Past, In Boots

I have not yet been to Japan even once.

Yes, I know this seems improbable, given my Japanese history and language immersion during college, karate years, Japanese Buddhist husband, and current obsession with Iaido. True, though.

And so, naturally, I am already planning my “return” trip.

This is how my mind works. I have one perfectly legitimate trip to Japan booked this autumn via Overseas Adventure Travel with my travel bestie Lynn, involving temples, trains, gardens, goshuin, elegant confusion, and whatever number of vending machines the human spirit can reasonably absorb.

And yet, instead of focusing solely on that trip, I have also begun plotting a future winter return.

That imagined second trip has already developed a personality.

It includes snow monkeys in Nagano, walking part of the Nakasendo / Kiso Road, cold mornings, quieter streets, Kyoto in winter light, revisiting my iaito namesake Lady Nene’s temple in another season, and the sort of deeply satisfying solo wandering that makes you feel both independent and slightly cinematic.

It also requires boots.

Not metaphorical boots.

Actual boots. (So says Chad my AI co-conspirator and increasingly committed footwear strategist.)

Thus began an archaeological dig through my life.

First came the house search: closets, drawers, under-bed bins, places where sensible shoes go to retire.

First, I found a pair of beaten-up Ariats I had used while driving cattle through the Snowy Mountains in Australia. These were thinner paddock boots, because the cattle drive took place during their summer. You could loop a calf protector under the heel and, voilà, turn them into riding boots for longer days.

Still perfectly serviceable.

Just too thin and not waterproof, per Chad.

Next, while searching in a deep drawer for the vanished Vasques I had hiked in from Mont Blanc down toward Menton with H, I found another pair of Ariats I had forgotten I owned.

These were sturdier.

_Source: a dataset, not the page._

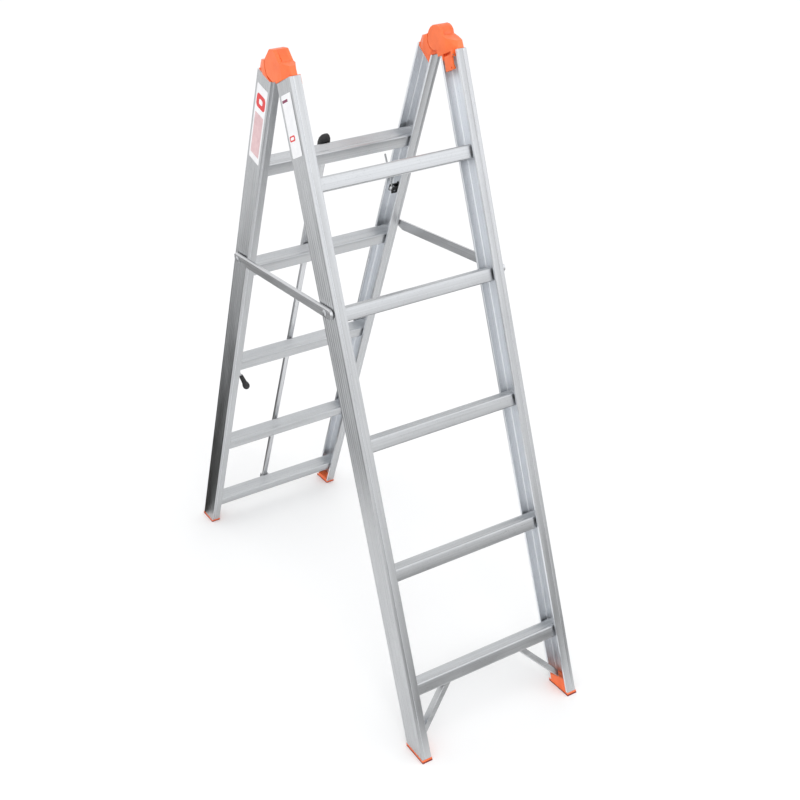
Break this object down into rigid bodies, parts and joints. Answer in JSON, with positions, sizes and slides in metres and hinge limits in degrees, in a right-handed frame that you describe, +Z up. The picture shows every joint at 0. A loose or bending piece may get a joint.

Plaid inside. Likely waterproof if properly mink-oiled. Definitely in need of attention.

I soaped and oiled the heck out of these, still assuming the Vasques would emerge in due course like all lost things eventually do.

Meanwhile, Chad and I reviewed alternatives online, just in case.

Several were rejected on sight.

I even ordered another pair from Ariat that looked ideal on paper: aggressive lugs, waterproof confidence, serious winter intentions (and, on Sale).

When they arrived, the toe box was all wrong for my foot.

Boo hoo.

I kept Chad updated as the boot saga progressed.

The thin Ariat paddock boots carry their own story, if anyone is curious: falling in love with The Man from Snowy River, figuring out who the stunt riders were in the pre-internet era, writing letters to ask whether they ever took civilians droving, being told only Australians went, then mailing them a Super 8 video of me riding, to prove I could.

Those boots.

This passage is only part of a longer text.